Chargerette advises on holiday activities and coping with loss
- CHS Charger
- Dec 15, 2020
- 3 min read
Dear Chargerette,
The holiday season is here and I’m trying to make this Christmas extra special since COVID-19 has dampened our spirits. What are a few safe Christmas activities I can do with my family during the pandemic?
Anonymous
Dear Safe Snowflake,
Christmas is one of the most wonderful holidays because of all the fun activities that you can do. I could go on and on about all the different ways to celebrate. How can I pick just a few? I’m tempted to write about my favorites, but they might not necessarily be the best for everyone, so here are five Christmas activities you and your people can do during the pandemic.
Letters to Soldiers: A great way to spend time with your family and show appreciation for your country is to send holiday cards to soldiers that have to be away from their families during Christmas.
Christmas Karaoke: Doing Christmas Karaoke with your family is an excellent way to stay safe inside and have a good time with your family and/or friends. Be careful, though -- you might want to have ear plugs handy for this one!

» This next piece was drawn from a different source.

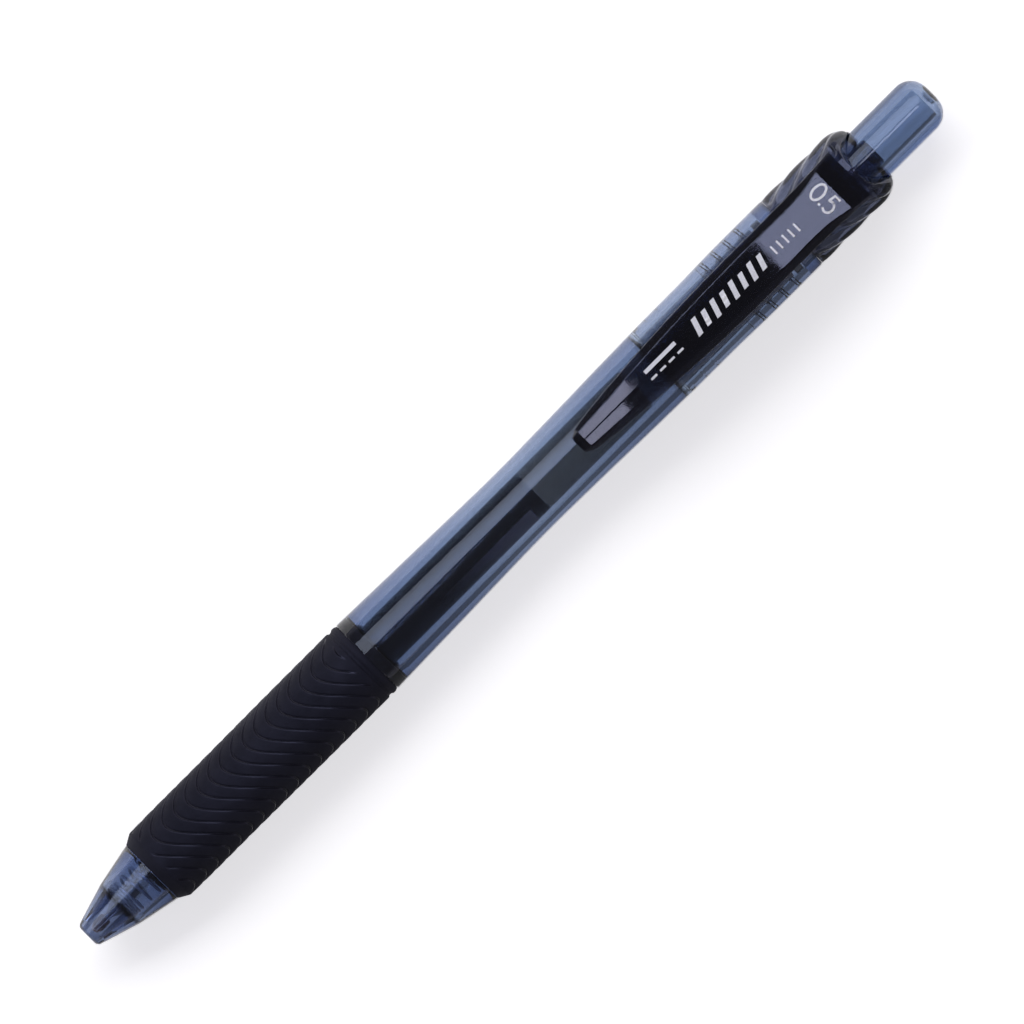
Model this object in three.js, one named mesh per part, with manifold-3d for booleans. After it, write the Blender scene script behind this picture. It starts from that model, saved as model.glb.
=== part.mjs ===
// Retractable gel pen with a push button, a sprung refill, a rubber grip and a pocket clip.
//
// Lengths are in millimetres. The pen lies along X with its clip uppermost. A "station" is a distance along
// the pen from its writing end, which points towards -X, and a radius is measured from the pen's own axis.
// The exported group moves that axis up, so that the pen lies on the plane Z = 0 with its middle at X = 0.
import * as THREE from "three";
import { mergeVertices } from "three/addons/utils/BufferGeometryUtils.js";
import Module from "manifold-3d";

const wasm = await Module();
wasm.setup();

// ---- Driving dimensions ------------------------------------------------------------------------------

const LENGTH = 145; // writing end to push button, with the refill drawn in
const SIDES = 24; // facets round a shell
const FINE_SIDES = 32; // facets round the toothed parts: four to a tooth
const SMALL_SIDES = 12; // facets round the point's small parts
const GAP = 0.1; // running and press gap between two neighbours

const NOSE_BORE = 1.25;
const SPRING_SEAT = 5.6;
const GRIP_FRONT = 11;
const GRIP_REAR = 48;
const GRIP_CORE = 4.1; // radius of the barrel under the rubber
const BEAD = 5.45; // radius of the rubber's rear bead, the pen's thickest round part
const TONGUE = 1.5; // length of the rubber's tongue under the barrel's skirt
const REFILL_BORE = 3.75; // bore of the clear part of the front barrel

const SEAM = 97.8; // where the two barrels meet
const SPIGOT = 4.15; // radius of the front barrel's spigot, which the rear barrel screws onto
const SPIGOT_BORE = 3.55;
const SPIGOT_END = 117.5;
const REAR_RADIUS = 5.4;
const CROWN_FRONT = 120.9;
const NECK = 4.35; // radius of the rear barrel inside the crown
const NECK_END = 131.2;
const CROWN_END = 134.5;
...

Ice Skating: If you can find a rink outside, you could safely skate with your people. Skating is one of those things that is tons of fun even if you stink at it.
New Ornaments: If you’re looking for a new tradition to do with your family, getting one new ornament per person is a nice idea. Each ornament could represent a memory or a place y’all have travelled.
Minivan Express: I just had to put in my personal favorite. The main downfall to this one is that you should only do it with family, since you’ll be in a car. This activity will have a different name depending on what car you use. Decorate the inside of your vehicle with battery powered Christmas lights and tinsel. On Christmas Eve night, get in your jammies and make some hot chocolate. If you have any pets, I recommend taking them with you. Put on some Christmas music and ride around town looking at Christmas lights. It’s simple, but it’s one of my favorite holiday traditions from when I was little.
All of these activities are super fun, no matter who you are doing them with. If you’re wanting safe ways to celebrate the holiday season with those close to you, these are the way to go.
Merry Christmas,
Chargerette
Dear Chargerette,
I lost my brother to suicide about a month ago. He was one of the kindest, happiest people ever. Why would he do this? I worry about others who were as close to him as I was. How do we deal with this?
Anonymous
Dear Sorrowful Sibling,
I’m so sorry. Death is hard. It hurts, especially when it’s family. The thing is, I shouldn’t give you any “advice” about how to handle it, since now is not the time for you to hear it. Everyone grieves in different ways and for different amounts of time. I don’t know how you or your family grieve, so I can’t help you with it. I can, however, just talk to you.
My cousin committed suicide recently. She was so full of life. She was one of the most wonderful, compassionate, and loving people in the world. At least, that’s what I’ve been told. I didn’t know her. I can only remember a few times I got to see her and talk to her. I wondered why she would leave us if she was as happy as everyone said. I don’t know for sure, but I do know that she was struggling with things darker than I have ever had to face. And she fought, she really did, but she lost. We miss her.
I worry about my family too. Her dad, her mom, her siblings. I can’t imagine what they must be feeling. I was unsure of how I’m supposed to be there for them. I have decided to just be someone. Someone who loves them. Someone who is there for them. Just someone.
That has worked for me, and hopefully it’s been what her family needs from me. Since I’m not particularly close to them, I don’t want to get up in their faces about how sorry I am for them. Her family doesn’t need my pity, they need love. I love them, they know that, and that’s enough.
I’m not trying to compare my loss or grief to yours in any way. I get your pain, at least to some degree, that’s all I'm trying to say.